Time drilling was used to establish a sidetrack in the cement plug. During this process, the BHA’s instrumentation gave a clear indication of the high levels of vibration to which it was exposed. This information is invaluable to the driller, who can modify the drilling parameters to minimize the vibration to prolong the life of the BHA and the bit. The near bit survey instrument gave a positive indication that the sidetrack had been successfully initiated.
While drilling the build section, two substantially productive fractures were intersected. Drilling was temporarily suspended and, with the BHA still in place, nitrogen was introduced into the fluid stream, lowering the bottom hole circulating pressure to a point where the fractures produced. This gave the operator a simple, immediate measure of the productivity of the intersected fractures. The ability to test-while-drilling, as carried out on this project, is another key advantage of DCTD operations.
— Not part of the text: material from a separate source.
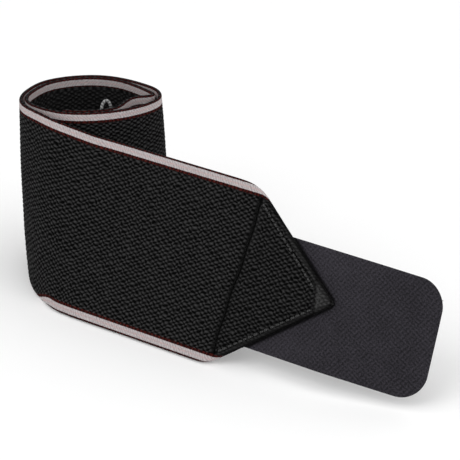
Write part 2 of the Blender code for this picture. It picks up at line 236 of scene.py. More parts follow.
def catmull(knots, samples=24):
    """A smooth curve through the knots."""
    ends = np.vstack((2 * knots[0] - knots[1], knots, 2 * knots[-1] - knots[-2]))
    t = np.arange(samples)[:, None] / samples
    parts = []
    for a, b, c, d in zip(ends, ends[1:], ends[2:], ends[3:]):
        parts.append(0.5 * (2 * b + (c - a) * t + (2 * a - 5 * b + 4 * c - d) * t * t
                            + (3 * b - a - 3 * c + d) * t ** 3))
    return np.vstack(parts + [knots[-1:]])


def edge_curves():
    """Distances `a` from the inner end to the arrow, and the web's lower and upper edge in plan at each."""
    turns = np.array(INNER_TURNS)
    foot = COIL_CENTRE + (turns - COIL_CENTRE) * LOWER_SPREAD
    second = foot[SECOND_TURN:]
    second[:, 0] += RIGHT_FLARE * smooth(RIGHT_FLARE_FROM, RIGHT_FLARE_TO, second[:, 0])
    lower = np.vstack((foot, FLARED_LOWER, tail_point(BEND_AT, 0.0)[:2]))
    upper = np.vstack((turns, FLARED_UPPER, tail_point(BEND_AT, WIDTH)[:2]))
    lower, upper = catmull(lower), catmull(upper)
    steps = [np.linalg.norm(np.diff(curve, axis=0), axis=1) for curve in (lower, upper)]
    run = np.concatenate(([0.0], np.cumsum((steps[0] + steps[1]) / 2)))     # the mean of the two edges
    a = BEND_AT - (run[-1] - run)
    straight = np.arange(BEND_AT + 1.0, ARROW_LENGTH + 20.0, 1.0)
    a = np.concatenate((a, straight))
    lower = np.vstack((lower, tail_point(straight, 0.0)[:, :2]))
    upper = np.vstack((upper, tail_point(straight, WIDTH)[:, :2]))
    even = np.arange(a[0], a[-1], 0.25)
    return even, soften(resample(even, a, lower)), soften(resample(even, a, upper))


def resample(even, a, curve):
    return np.column_stack([np.interp(even, a, curve[:, i]) for i in range(2)])


def soften(curve, spread=5):
    """Rounds small kinks off an evenly sampled curve and leaves its ends in place."""
    reach = 3 * spread
    weights = np.exp(-0.5 * (np.arange(-reach, reach + 1) / spread) ** 2)
    weights /= weights.sum()
    head = 2 * curve[0] - curve[reach:0:-1]
    foot = 2 * curve[-1] - curve[-2:-reach - 2:-1]
    padded = np.vstack((head, curve, foot))
    return np.column_stack([np.convolve(padded[:, i], weights, "valid") for i in range(2)])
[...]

While drilling the build section, a marker formation was observed on the real time gamma that came in much shallower than expected. The significance of this was that, if deeper formations followed the same trend, the planned trajectory would land much further below the target formation top than intended. It was perceived that the risk of hitting a water zone was very high and so the operator decided to reduce the sidetrack length and not drill the full horizontal section. The final section of the well was drilled at a controlled ROP whilst using samples of cuttings to determine when the reservoir had been entered. This section was also drilled underbalanced with nitrogen to minimize formation damage.
This Directional Coiled tubing Drilling project based in the United States demonstrated that a multi-disciplinary approach, combined with modelling analysis and team based decision making can provide significant environmental and economic rewards.
The objective was to access a bypassed oil reserve from a previously drilled dry hole. This was achieved utilizing a 3.192” COLT BHA which navigated its way along a precisely pre-planned trajectory to access identified targets. The real-time, downhole data provided the drillers with the ability to consistently adjust drilling parameters for optimal drilling performance, which was particularly useful in decreasing the time taken to sidetrack the well from a cement plug.
Based on the success of this directional coiled tubing drilling project, it is intended to extend the work with multilateral branches from the motherbore. Directional Coiled Tubing Drilling technology, including the rig and the directional BHA, was utilized successfully on this chosen well and brought many advantages that conventional rotary drilling cannot provide. Future work in this field will concentrate on capturing the advantages associated with underbalanced drilling and assessing production while drilling (i.e. testing-while-drilling).
With the increased attention on accessing existing reserves whilst minimizing operational costs, there can be no doubt that the oil and gas industry will continue to embrace Directional Coiled Tubing Drilling as a reliable and economically viable technique for unlocking the potential of mature and under-producing oilfields.